A seed list is a small, separate group of email addresses that you or your team control, used to test your email campaigns before (or alongside) sending them to your actual subscribers. By sending to these known addresses first, you can check how your emails look across different inboxes, verify that links and images work, and monitor whether messages land in the primary inbox or the spam folder.
How a Seed List Works
The concept is straightforward. You maintain a short list of email addresses that belong to you, your colleagues, or your organization. When you’re ready to send a campaign, you either send it to the seed list first as a preview round, or you include the seed addresses alongside your regular subscriber list so they receive the exact same message under the same conditions.
Because you control every address on the seed list, you can open each email and see exactly what your subscribers will experience. Did the header image load? Does the call-to-action button link to the right page? Is the subject line displaying correctly? Does the personalization merge tag show a name or a blank space? These are the kinds of problems a seed list catches before they reach thousands of real recipients.

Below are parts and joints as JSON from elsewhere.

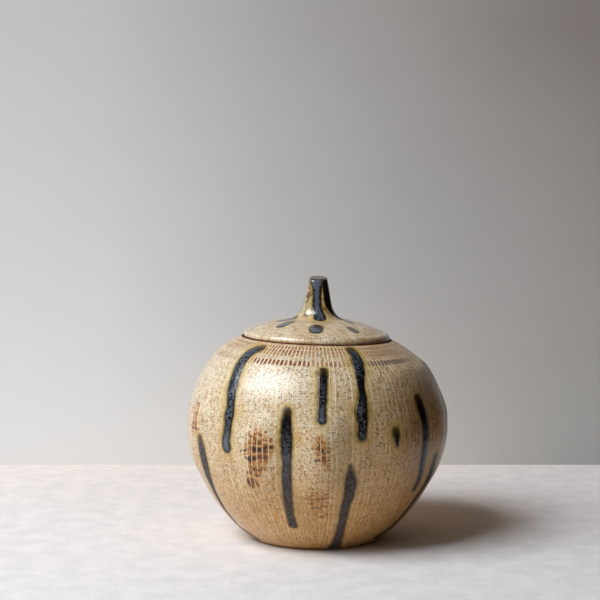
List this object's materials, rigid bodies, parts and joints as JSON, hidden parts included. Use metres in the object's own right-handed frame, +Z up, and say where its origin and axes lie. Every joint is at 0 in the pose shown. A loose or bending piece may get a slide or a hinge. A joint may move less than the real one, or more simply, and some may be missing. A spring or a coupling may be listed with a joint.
{
  "type": "lidded jar",
  "caption": "Round stoneware jar with a bulged wall, a shallow-seated domed lid and a stem-shaped knob.",
  "frame": {"origin": "centre of the foot ring, on the surface that the jar stands on", "axes": "+Z up along the axis that the pot was turned on; -Y is the front; the mouth sits lowest on its +X side"},
  "size_m": [0.1984, 0.2002, 0.197],
  "materials": {
    "pot_glaze": "semi-gloss ash glaze over speckled stoneware, with dark runs",
    "lid_glaze": "semi-gloss ash glaze over speckled stoneware, with dark spots and a dark stem"
  },
  "bodies": {
    "pot": {"pot": "pot_glaze"},
    "lid": {"lid": "lid_glaze"}
  },
  "joints": [
    {"name": "lid_lift", "type": "slide", "parent": "pot", "child": "lid", "axis": [0, 0, 1], "range_m": [0, 0.15]}
  ]
}
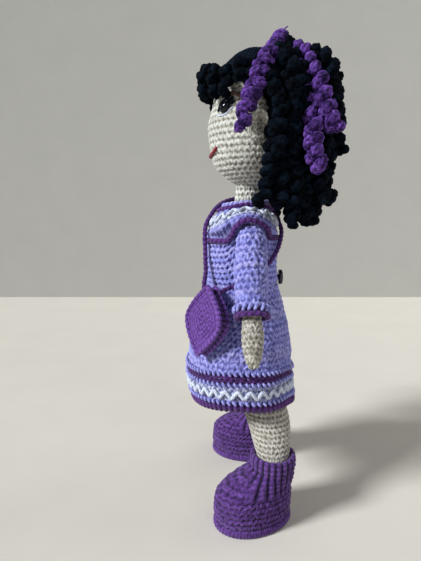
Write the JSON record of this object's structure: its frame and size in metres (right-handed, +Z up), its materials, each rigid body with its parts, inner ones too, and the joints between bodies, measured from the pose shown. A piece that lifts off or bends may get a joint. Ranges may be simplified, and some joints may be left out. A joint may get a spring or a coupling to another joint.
{
  "type": "amigurumi doll",
  "caption": "Standing crocheted doll in a lavender dress with a shoulder bag, curled yarn hair, stuffed limbs and crocheted boots.",
  "frame": {"origin": "on the surface that the doll stands on, under the middle of its outline", "axes": "+Z up along the doll's height; the doll faces -Y, and its left side is +X"},
  "size_m": [0.1732, 0.1402, 0.3938],
  "materials": {
    "skin": "crocheted cotton yarn, matte",
    "stuffing": "polyester fibre fill",
    "lilac": "crocheted variegated cotton yarn, matte",
    "purple": "crocheted cotton yarn, matte",
    "plum": "crocheted curl in cotton yarn, matte",
    "violet": "crocheted cotton yarn, matte",
    "black": "crocheted cotton yarn, matte",
    "brown": "embroidery thread",
    "red": "embroidery thread",
    "card": "cut card",
    "wood": "bare dowel",
    "gloss": "moulded, glossy",
    "plastic": "moulded, plain"
  },
  "bodies": {
    "body": {"torso_skin": "skin", "torso_stuffing": "stuffing", "neck_stiffener": "wood", "left_leg_skin": "skin", "right_leg_skin": "skin", "left_leg_stuffing": "stuffing", "right_leg_stuffing": "stuffing", "left_boot_sole": "purple", "right_boot_sole": "purple", "left_boot_insole": "card", "right_boot_insole": "card", "left_boot_upper": "purple", "right_boot_upper": "purple", "left_boot_stuffing": "stuffing", "right_boot_stuffing": "stuffing", "left_boot_cuff": "purple", "right_boot_cuff": "purple", "dress_bodice": "lilac", "dress_yoke": "lilac", "yoke_seam": "purple", "dress_skirt": "lilac", "skirt_hem": "purple", "skirt_stripe": "purple", "back_button": "black", "bag_strap": "purple"},
    "head": {"head_skin": "skin", "head_stuffing": "stuffing", "left_eye": "gloss", "right_eye": "gloss", "left_eye_washer": "plastic", "right_eye_washer": "plastic", "left_ear": "skin", "right_ear": "skin", "mouth": "red", "left_eyebrow": "brown", "right_eyebrow": "brown", "left_lashes": "black", "right_lashes": "black", "hair_cap": "black", "left_purple_curl_front": "plum", "right_purple_curl_front": "plum", "left_purple_curl_middle": "plum", "right_purple_curl_middle": "plum", "left_purple_curl_back": "plum", "right_purple_curl_back": "plum", "black_curls_outer": "black", "black_curls_inner": "black", "fringe_curls": "black"},
    "left_arm": {"left_arm_skin": "skin", "left_arm_stuffing": "stuffing", "left_sleeve": "lilac", "left_sleeve_cuff": "purple"},
    "right_arm": {"right_arm_skin": "skin", "right_arm_stuffing": "stuffing", "right_sleeve": "lilac", "right_sleeve_cuff": "purple"},
    "bag": {"bag_front_disc": "violet", "bag_back_disc": "violet", "bag_gusset": "purple"}
  },
  "joints": [
    {"name": "head_turn", "type": "hinge", "parent": "body", "child": "head", "pos_m": [0, -0.01409, 0.279], "axis": [0, 0, 1], "range_deg": [-20, 20], "stiffness_Nm_per_rad": 0.12},
    {"name": "left_arm_swing", "type": "hinge", "parent": "body", "child": "left_arm", "pos_m": [0.0395, -0.01659, 0.2375], "axis": [-1, 0, 0], "range_deg": [-40, 55], "stiffness_Nm_per_rad": 0.03},
    {"name": "right_arm_swing", "type": "hinge", "parent": "body", "child": "right_arm", "pos_m": [-0.0395, -0.01659, 0.2375], "axis": [-1, 0, 0], "range_deg": [-40, 55], "stiffness_Nm_per_rad": 0.03},
    {"name": "bag_swing", "type": "hinge", "parent": "body", "child": "bag", "pos_m": [0.03425, -0.04674, 0.1946], "axis": [-0.7069, -0.7069, -0.023], "range_deg": [0, 40]}
  ]
}
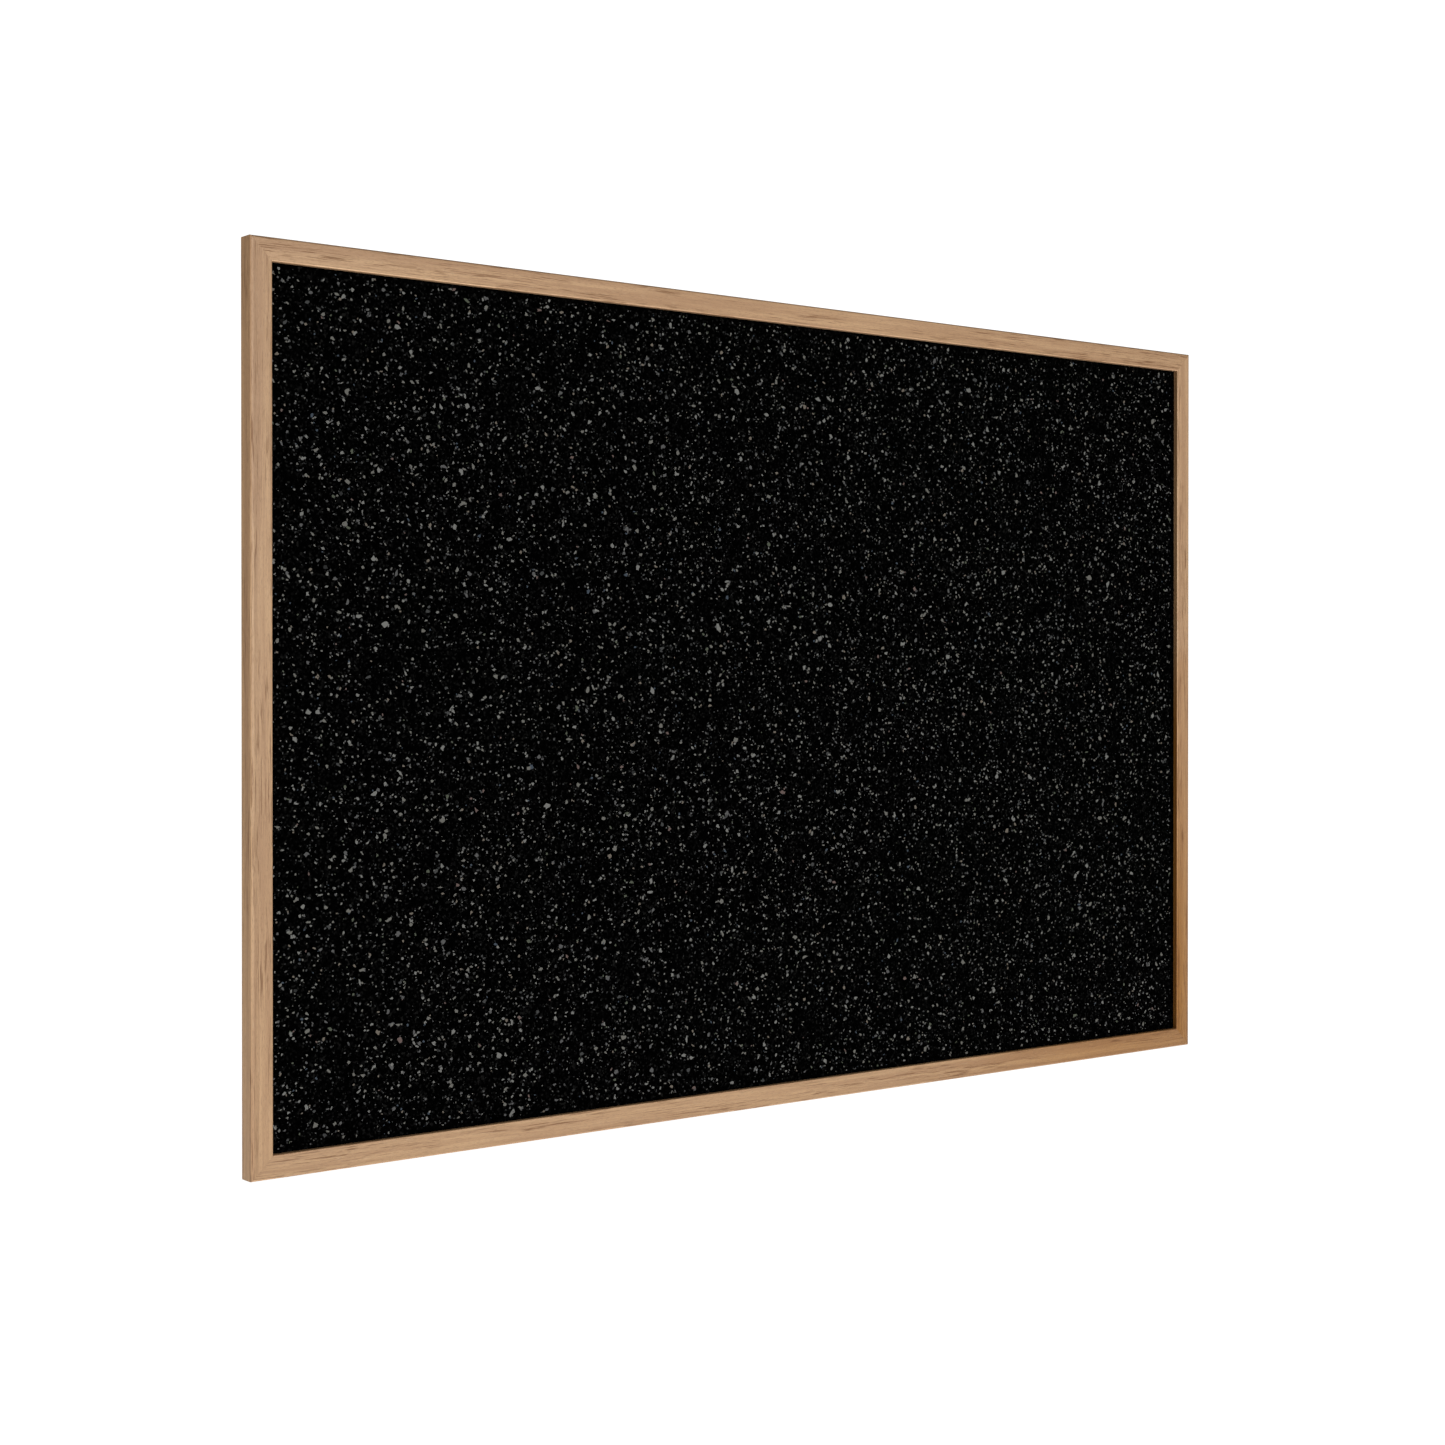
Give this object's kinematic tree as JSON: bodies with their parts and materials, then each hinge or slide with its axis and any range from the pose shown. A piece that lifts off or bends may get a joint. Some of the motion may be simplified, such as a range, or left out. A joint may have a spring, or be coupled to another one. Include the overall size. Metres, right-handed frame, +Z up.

Why Email Providers Matter
A good seed list includes addresses spread across multiple email providers: Gmail, Outlook, Yahoo, Apple Mail, and at least one custom domain. Each provider renders HTML emails a little differently, and each has its own spam filtering system. An email that looks perfect in Gmail might display a broken layout in Outlook, or land in Yahoo’s spam folder while sailing into Gmail’s primary tab.
By covering several providers, your seed list gives you a realistic picture of what the majority of your audience will see. If you only test with Gmail addresses, you’re blind to how your email performs everywhere else.
Tracking Deliverability
Beyond visual checks, seed lists help you measure deliverability, which is whether your emails actually reach the inbox. Some email marketing platforms report seed list metrics that include the percentage of seed addresses that received the email in the primary inbox, how your email performed with specific domains, and how recipient servers viewed your sending domain’s security credentials (like SPF and DKIM authentication).
These metrics matter because deliverability can shift over time. A new IP address, a change in your sending volume, or a tweak to your email template can all affect whether inbox providers trust your messages. Running seed list checks on a regular basis helps you spot drops in inbox placement before they hurt your open rates across your full subscriber list.
Catching Unauthorized Use of Your List
Seed lists serve a less obvious but important security function. If you embed a few seed addresses into your main subscriber list, those addresses act as tripwires. If someone copies or sells your list without permission, the seed addresses will start receiving emails you didn’t send. That’s an immediate signal that your list has been compromised or shared with a third party.
Building Your Own Seed List
Start by creating a handful of email accounts across the major providers your subscribers are likely to use. A mix of three to five providers is a solid baseline. Add a couple of addresses on your own company domain if you have one, since corporate email servers often filter differently than consumer providers.
Keep the list manageable. Seed lists are not meant to be large. Ten to twenty addresses is plenty for most small and mid-sized senders. The goal is coverage across providers and devices, not volume. If your team includes people who check email on both desktop and mobile, ask them to contribute an address so you can spot rendering issues on smaller screens too.
Store your seed list as a separate segment in your email platform so you can easily send test campaigns to it without mixing it into your subscriber data. Most platforms let you create a dedicated list or tag for this purpose. Treat it as a living document: remove addresses that bounce, swap in new providers if your audience demographics shift, and update the list whenever a team member leaves.
When to Use a Seed List
The most common use is right before launching a campaign. Send to your seed list, check the results across inboxes, fix any issues, then send to your full audience. This adds only a few minutes to your workflow and can prevent embarrassing mistakes like broken links or images that don’t load.
You can also include seed addresses in every send on an ongoing basis. This approach lets you passively monitor deliverability over time without any extra steps. If your seed addresses suddenly start receiving emails in the spam folder, you know something changed with your sending reputation or authentication setup and can investigate before the problem grows.
For automated email sequences like welcome series or cart abandonment flows, seed lists are especially useful. These emails run without manual oversight, so a broken template or a deliverability drop could go unnoticed for weeks. Including seed addresses in the automation ensures someone on your team sees the same messages your customers do.